(Dataset rows)
____
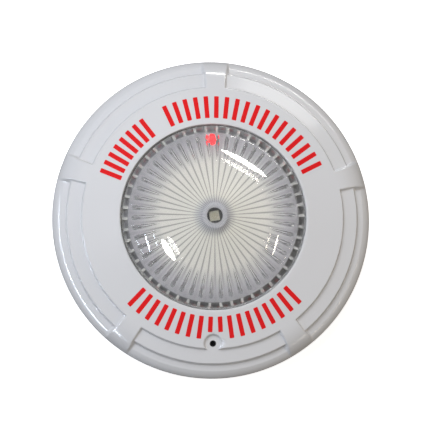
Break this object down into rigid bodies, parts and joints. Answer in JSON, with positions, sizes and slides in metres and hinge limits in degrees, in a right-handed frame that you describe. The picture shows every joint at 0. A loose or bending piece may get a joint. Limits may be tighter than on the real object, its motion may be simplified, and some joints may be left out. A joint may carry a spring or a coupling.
{
  "type": "alarm indicator beacon",
  "caption": "Round ceiling or wall alarm indicator: white stepped cover, clear ribbed light dome, status light, twist-on bayonet base.",
  "frame": {"origin": "centre of the base's flat back, on the wall or ceiling it is fixed to", "axes": "+Z out through the light dome, +Y towards the small status light, +X to the right seen from the front"},
  "size_m": [0.115, 0.115, 0.0375],
  "materials": {
    "white_shell": "white gloss ABS, lightly polished",
    "white_moulding": "white satin ABS, lightly textured",
    "clear_lens": "clear polycarbonate, polished outside, ribbed inside",
    "silicone": "clear silicone drop",
    "white_dish": "white reflector moulding",
    "phosphor": "pale yellow phosphor and ceramic",
    "red_lens": "red epoxy, glowing",
    "red_print": "red printing ink",
    "seal_rubber": "black silicone cord",
    "circuit_board": "green solder mask",
    "white_board": "white solder mask and nylon",
    "brass": "brass strip, lightly brushed",
    "plated_steel": "zinc plated steel",
    "black_steel": "blackened steel",
    "aluminium": "turned aluminium",
    "capacitor_sleeve": "dark shrink sleeve",
    "black_plastic": "black moulded epoxy",
    "red_insulation": "red PVC insulation",
    "black_insulation": "black PVC insulation",
    "switch_blue": "blue moulded switch body"
  },
  "bodies": {
    "base": {"base_plate": "white_moulding", "terminal_contact_1": "brass", "terminal_contact_2": "brass", "terminal_contact_3": "brass", "terminal_contact_4": "brass", "terminal_screw_1": "plated_steel", "terminal_screw_2": "plated_steel", "terminal_screw_3": "plated_steel", "terminal_screw_4": "plated_steel"},
    "head": {"cover": "white_shell", "rear_housing": "white_moulding", "lens": "clear_lens", "led_dome": "silicone", "reflector": "white_dish", "led_emitter": "phosphor", "status_led": "red_lens", "lens_seal": "seal_rubber", "pcb": "circuit_board", "led_board": "white_board", "led_connector": "white_board", "contact_blade_1": "brass", "contact_blade_2": "brass", "contact_blade_3": "brass", "contact_blade_4": "brass", "housing_screw_1": "plated_steel", "housing_screw_2": "plated_steel", "housing_screw_3": "plated_steel", "pcb_screw_1": "plated_steel", "pcb_screw_2": "plated_steel", "pcb_screw_3": "plated_steel", "heat_post": "aluminium", "capacitor_1": "capacitor_sleeve", "capacitor_2": "capacitor_sleeve", "inductor": "black_plastic", "controller_chip": "black_plastic", "led_spacer": "black_plastic", "led_lead_red": "red_insulation", "led_lead_black": "black_insulation", "dip_switch_body": "switch_blue"},
    "locking_screw": {"locking_screw": "black_steel"},
    "dip_slider_1": {"dip_slider_1": "white_board"},
    "dip_slider_2": {"dip_slider_2": "white_board"},
    "dip_slider_3": {"dip_slider_3": "white_board"},
    "dip_slider_4": {"dip_slider_4": "white_board"}
  },
  "joints": [
    {"name": "head_twist", "type": "hinge", "parent": "base", "child": "head", "pos_m": [0, 0, 0.008], "axis": [0, 0, 1], "range_deg": [0, 20]},
    {"name": "locking_screw_turn", "type": "hinge", "parent": "head", "child": "locking_screw", "pos_m": [0, -0.0451, 0.015], "axis": [0, 0, 1], "continuous": true},
    {"name": "dip_slider_1_travel", "type": "slide", "parent": "head", "child": "dip_slider_1", "axis": [0, 1, 0], "range_m": [0, 0.0016]},
    {"name": "dip_slider_2_travel", "type": "slide", "parent": "head", "child": "dip_slider_2", "axis": [0, 1, 0], "range_m": [0, 0.0016]},
    {"name": "dip_slider_3_travel", "type": "slide", "parent": "head", "child": "dip_slider_3", "axis": [0, 1, 0], "range_m": [0, 0.0016]},
    {"name": "dip_slider_4_travel", "type": "slide", "parent": "head", "child": "dip_slider_4", "axis": [0, 1, 0], "range_m": [0, 0.0016]}
  ]
}
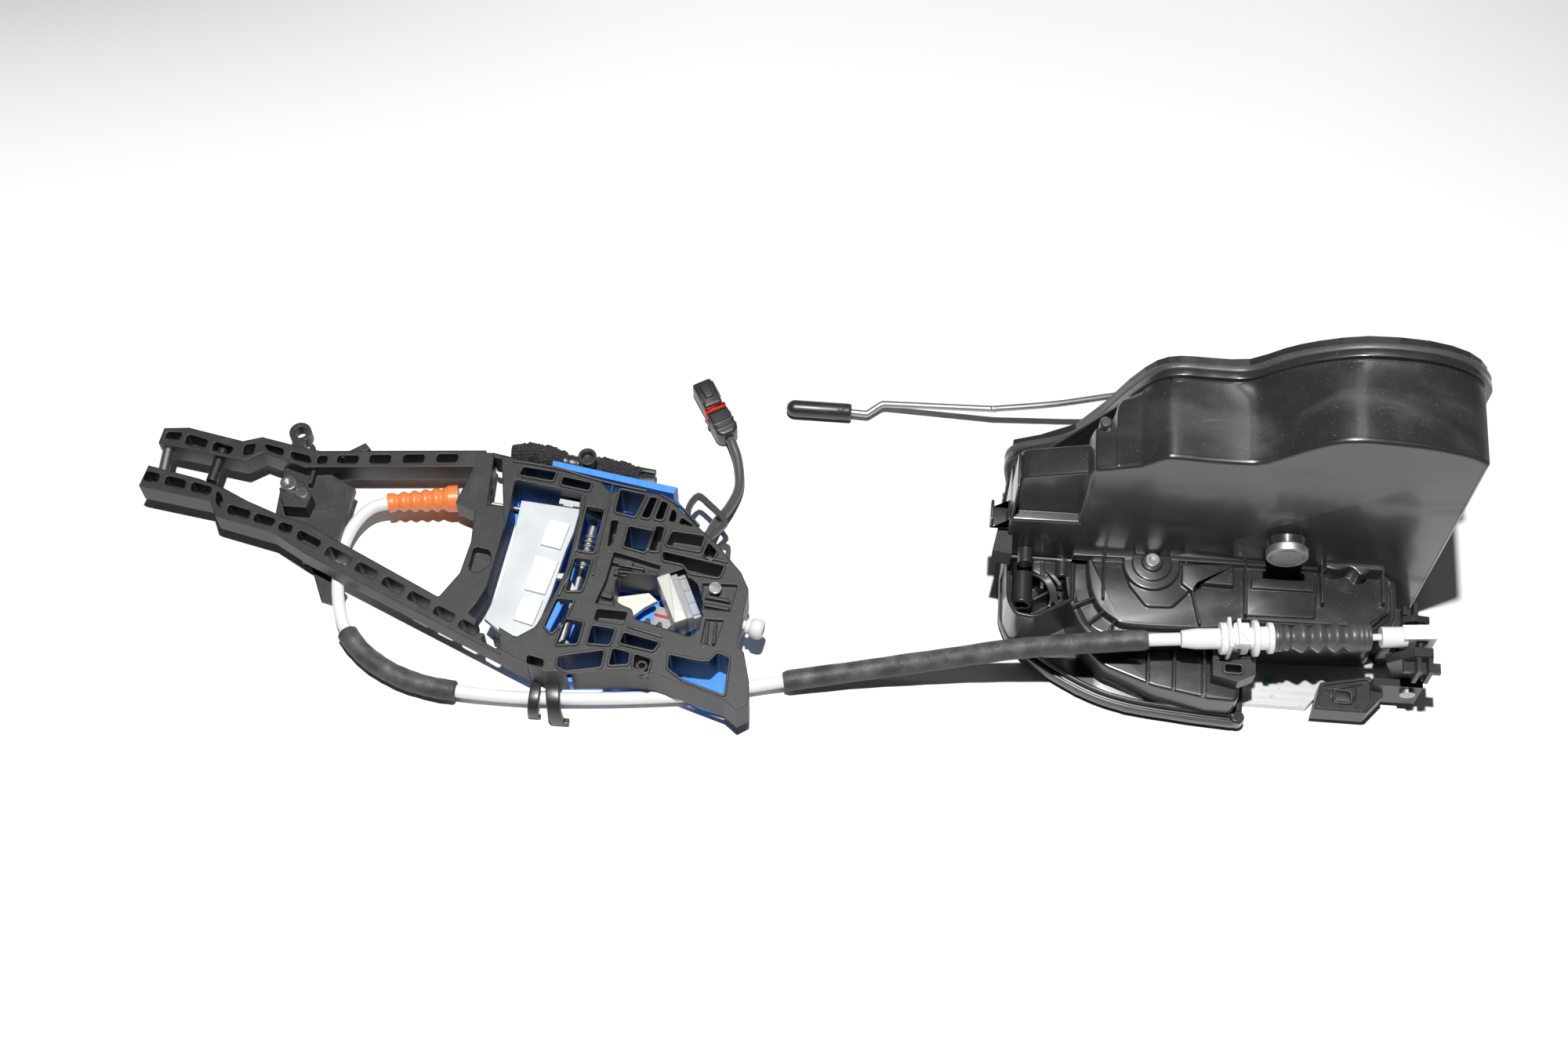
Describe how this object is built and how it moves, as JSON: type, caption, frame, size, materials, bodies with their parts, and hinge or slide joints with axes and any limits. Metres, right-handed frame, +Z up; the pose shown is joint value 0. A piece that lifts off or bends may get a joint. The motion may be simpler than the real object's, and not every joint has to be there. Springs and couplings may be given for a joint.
{
  "type": "car door lock",
  "caption": "Motor driven car door latch on a steel face plate, with pull cable, lock rod and the bracket of the outside handle.",
  "frame": {"origin": "middle of the steel face plate's outer side, which stands on the table", "axes": "+X runs along the row from the handle bracket to the latch, +Y from the cable's side to the rim gasket, +Z up from the face plate"},
  "size_m": [0.5151, 0.1569, 0.14],
  "materials": {
    "black_plastic": "satin moulded black plastic",
    "bracket_black": "glass filled black plastic",
    "rubber_black": "black rubber",
    "foam_grey": "dark grey foam",
    "zinc_steel": "zinc plated steel",
    "face_steel": "bright plated steel",
    "catch_steel": "hardened steel",
    "cable_white": "white plastic",
    "lever_grey": "pale grey plastic",
    "cream_plastic": "cream plastic",
    "guard_blue": "blue plastic",
    "boot_orange": "orange rubber",
    "clear_block": "clear plastic",
    "light_pale": "pale clear plastic",
    "seal_red": "orange red rubber",
    "harness_tape": "woven fleece tape",
    "brass": "tinned brass"
  },
  "bodies": {
    "lock": {"latch_cover": "black_plastic", "foot_cover": "black_plastic", "back_shell": "black_plastic", "rim_gasket": "rubber_black", "face_plate": "face_steel", "mechanism_plate": "zinc_steel", "fork_rivet": "zinc_steel", "pawl_rivet": "zinc_steel", "fork_spring": "zinc_steel", "pawl_spring": "zinc_steel", "cover_screw": "zinc_steel", "pin_cap": "zinc_steel", "felt_pad": "foam_grey", "plug_contacts": "brass", "cable_bracket": "black_plastic", "lever_bracket": "black_plastic", "release_pin": "zinc_steel", "motor": "zinc_steel", "conduit": "cable_white", "rear_foam": "foam_grey", "front_foam": "foam_grey", "cable_boot": "boot_orange", "cable_abutment": "cable_white", "cable_bellows": "rubber_black", "handle_bracket": "bracket_black", "guard_tray": "guard_blue", "hook_pin": "zinc_steel", "hinge_pin": "bracket_black", "clamp_block": "bracket_black", "clamp_screws": "zinc_steel", "lever_shaft": "zinc_steel", "lever_spring": "zinc_steel", "cream_plate": "cream_plastic", "light_block": "clear_block", "light_holder": "light_pale", "barrel_pin": "zinc_steel", "guide_loop": "bracket_black", "cable_hooks": "bracket_black", "under_clip": "bracket_black", "harness_roll": "harness_tape", "harness_plug": "bracket_black", "pigtail_cord": "rubber_black", "plug_body": "bracket_black", "plug_seal": "seal_red"},
    "fork": {"fork": "catch_steel"},
    "pawl": {"pawl": "catch_steel"},
    "release_lever": {"release_lever": "black_plastic"},
    "motor_pinion": {"motor_pinion": "cream_plastic"},
    "lock_lever": {"lock_lever": "cream_plastic"},
    "lock_rod": {"lock_rod": "zinc_steel", "rod_sleeve": "rubber_black"},
    "cable_slider": {"cable_slider": "cable_white"},
    "cable_wire": {"cable_wire": "zinc_steel"},
    "handle_lever": {"handle_lever": "lever_grey"},
    "fixing_screw": {"fixing_screw": "cable_white"}
  },
  "joints": [
    {"name": "handle_lever_swing", "type": "hinge", "parent": "lock", "child": "handle_lever", "pos_m": [-0.28017, 0.00739, 0.006], "axis": [0.1305, 0.9914, 0], "range_deg": [0, 20], "stiffness_Nm_per_rad": 0.02},
    {"name": "cable_wire_pull", "type": "slide", "parent": "lock", "child": "cable_wire", "axis": [0.9914, -0.1305, 0], "range_m": [0, 0.0036]},
    {"name": "cable_slider_pull", "type": "slide", "parent": "lock", "child": "cable_slider", "axis": [-0.9962, -0.0872, 0], "range_m": [0, 0.0036]},
    {"name": "release_lever_turn", "type": "hinge", "parent": "lock", "child": "release_lever", "pos_m": [0.047, -0.005, 0.014], "axis": [0, -1, 0], "range_deg": [0, 9]},
    {"name": "pawl_turn", "type": "hinge", "parent": "lock", "child": "pawl", "pos_m": [-0.043, 0.017, 0.01], "axis": [0, 0, 1], "range_deg": [0, 12.5]},
    {"name": "fork_turn", "type": "hinge", "parent": "lock", "child": "fork", "pos_m": [-0.001, 0.029, 0.01], "axis": [0, 0, -1], "range_deg": [0, 58]},
    {"name": "lock_lever_turn", "type": "hinge", "parent": "lock", "child": "lock_lever", "pos_m": [-0.01, 0.06, 0.072], "axis": [0, 1, 0], "range_deg": [-17, 17]},
    {"name": "motor_pinion_spin", "type": "hinge", "parent": "lock", "child": "motor_pinion", "pos_m": [0.0151, 0.05, 0.072], "axis": [0, 1, 0], "range_deg": [-70, 70]},
    {"name": "lock_rod_slide", "type": "slide", "parent": "lock", "child": "lock_rod", "axis": [-1, 0, 0], "range_m": [-0.0061, 0.0061]},
    {"name": "fixing_screw_turn", "type": "hinge", "parent": "lock", "child": "fixing_screw", "pos_m": [-0.216, -0.0085, 0.017], "axis": [0.9781, -0.2079, 0], "range_deg": [-180, 180]}
  ],
  "couplings": [
    {"joint": "cable_wire_pull", "follows": "handle_lever_swing", "m_per_rad": 0.007448},
    {"joint": "cable_slider_pull", "follows": "handle_lever_swing", "m_per_rad": 0.007448},
    {"joint": "release_lever_turn", "follows": "handle_lever_swing", "ratio": 0.31},
    {"joint": "pawl_turn", "follows": "handle_lever_swing", "ratio": 0.6},
    {"joint": "motor_pinion_spin", "follows": "lock_lever_turn", "ratio": -4},
    {"joint": "lock_rod_slide", "follows": "lock_lever_turn", "m_per_rad": 0.02}
  ]
}
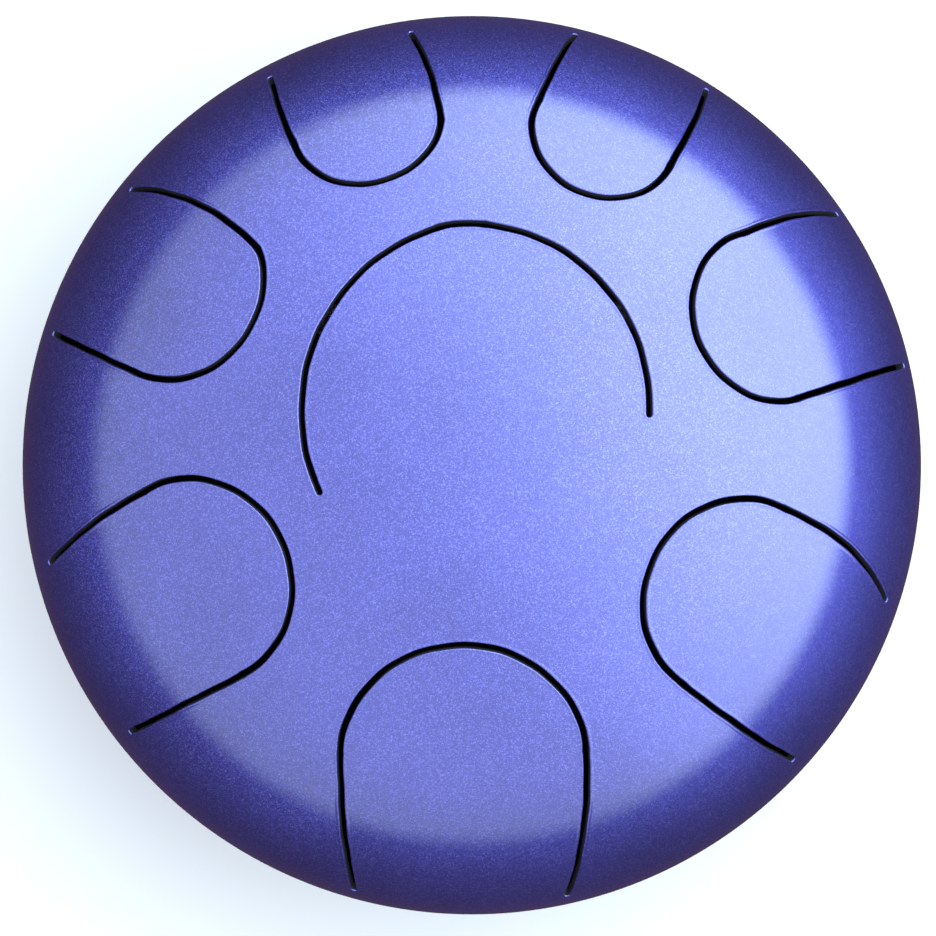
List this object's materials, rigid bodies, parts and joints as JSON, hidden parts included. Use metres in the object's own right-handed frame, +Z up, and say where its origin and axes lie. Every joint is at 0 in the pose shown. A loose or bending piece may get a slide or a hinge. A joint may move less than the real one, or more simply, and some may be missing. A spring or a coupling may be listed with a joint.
{
  "type": "steel tongue drum",
  "caption": "Domed steel drum with sprung tongues sawn into its upper head, a sound port below and bolted rubber feet.",
  "frame": {"origin": "on the floor under the middle of the drum", "axes": "+Z up along the drum's axis, +X to the player's right, -Y towards the player and the largest outer tongue"},
  "size_m": [0.3006, 0.3006, 0.182],
  "materials": {
    "body_paint": "glossy clear coat over fine metallic flake, violet-blue",
    "tongue_paint": "glossy clear coat over fine metallic flake, violet-blue",
    "weld_paint": "same paint over a dressed weld bead",
    "ring_steel": "dull rolled strip, primed",
    "foot_rubber": "matt black moulded rubber",
    "zinc_screw": "bright zinc plate",
    "zinc_washer": "dull zinc plate"
  },
  "bodies": {
    "shell": {"top_shell": "body_paint", "bottom_shell": "body_paint", "girth_weld": "weld_paint", "backing_ring": "ring_steel", "foot_1": "foot_rubber", "foot_2": "foot_rubber", "foot_3": "foot_rubber", "foot_4": "foot_rubber", "foot_screws": "zinc_screw", "foot_washers": "zinc_washer", "shell_washers": "zinc_washer", "lock_nuts": "zinc_screw"},
    "tongue_centre": {"tongue_centre": "tongue_paint"},
    "tongue_south": {"tongue_south": "tongue_paint"},
    "tongue_south_west": {"tongue_south_west": "tongue_paint"},
    "tongue_south_east": {"tongue_south_east": "tongue_paint"},
    "tongue_west": {"tongue_west": "tongue_paint"},
    "tongue_east": {"tongue_east": "tongue_paint"},
    "tongue_north_west": {"tongue_north_west": "tongue_paint"},
    "tongue_north_east": {"tongue_north_east": "tongue_paint"}
  },
  "joints": [
    {"name": "tongue_centre_flex", "type": "hinge", "parent": "shell", "child": "tongue_centre", "pos_m": [0.00399, 0.00367, 0.17548], "axis": [-0.9732, -0.2294, 0.017], "range_deg": [-1, 1], "stiffness_Nm_per_rad": 1650},
    {"name": "tongue_south_flex", "type": "hinge", "parent": "shell", "child": "tongue_south", "pos_m": [-0.00365, -0.13932, 0.1255], "axis": [-0.9997, 0.0262, 0], "range_deg": [-1, 1], "stiffness_Nm_per_rad": 1090},
    {"name": "tongue_south_west_flex", "type": "hinge", "parent": "shell", "child": "tongue_south_west", "pos_m": [-0.12401, -0.05915, 0.13032], "axis": [-0.4305, 0.9026, 0], "range_deg": [-1, 1], "stiffness_Nm_per_rad": 1070},
    {"name": "tongue_south_east_flex", "type": "hinge", "parent": "shell", "child": "tongue_south_east", "pos_m": [0.11962, -0.06976, 0.12884], "axis": [-0.5038, -0.8638, 0], "range_deg": [-1, 1], "stiffness_Nm_per_rad": 1010},
    {"name": "tongue_west_flex", "type": "hinge", "parent": "shell", "child": "tongue_west", "pos_m": [-0.12348, 0.06635, 0.12724], "axis": [0.4733, 0.8809, 0], "range_deg": [-1, 1], "stiffness_Nm_per_rad": 1020},
    {"name": "tongue_east_flex", "type": "hinge", "parent": "shell", "child": "tongue_east", "pos_m": [0.13005, 0.05722, 0.12356], "axis": [0.4027, -0.9153, 0], "range_deg": [-1, 1], "stiffness_Nm_per_rad": 1000},
    {"name": "tongue_north_west_flex", "type": "hinge", "parent": "shell", "child": "tongue_north_west", "pos_m": [-0.04273, 0.13347, 0.12806], "axis": [0.9524, 0.3049, 0], "range_deg": [-1, 1], "stiffness_Nm_per_rad": 1130},
    {"name": "tongue_north_east_flex", "type": "hinge", "parent": "shell", "child": "tongue_north_east", "pos_m": [0.0552, 0.13164, 0.12356], "axis": [0.9222, -0.3867, 0], "range_deg": [-1, 1], "stiffness_Nm_per_rad": 1000}
  ]
}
____
Pull every line containing the word "limits" out of the material.

■ **EXERCISE ANSWER**
Break this object down into rigid bodies, parts and joints. Answer in JSON, with positions, sizes and slides in metres and hinge limits in degrees, in a right-handed frame that you describe. The picture shows every joint at 0. A loose or bending piece may get a joint. Limits may be tighter than on the real object, its motion may be simplified, and some joints may be left out. A joint may carry a spring or a coupling.
Describe how this object is built and how it moves, as JSON: type, caption, frame, size, materials, bodies with their parts, and hinge or slide joints with axes and any limits. Metres, right-handed frame, +Z up; the pose shown is joint value 0. A piece that lifts off or bends may get a joint. The motion may be simpler than the real object's, and not every joint has to be there. Springs and couplings may be given for a joint.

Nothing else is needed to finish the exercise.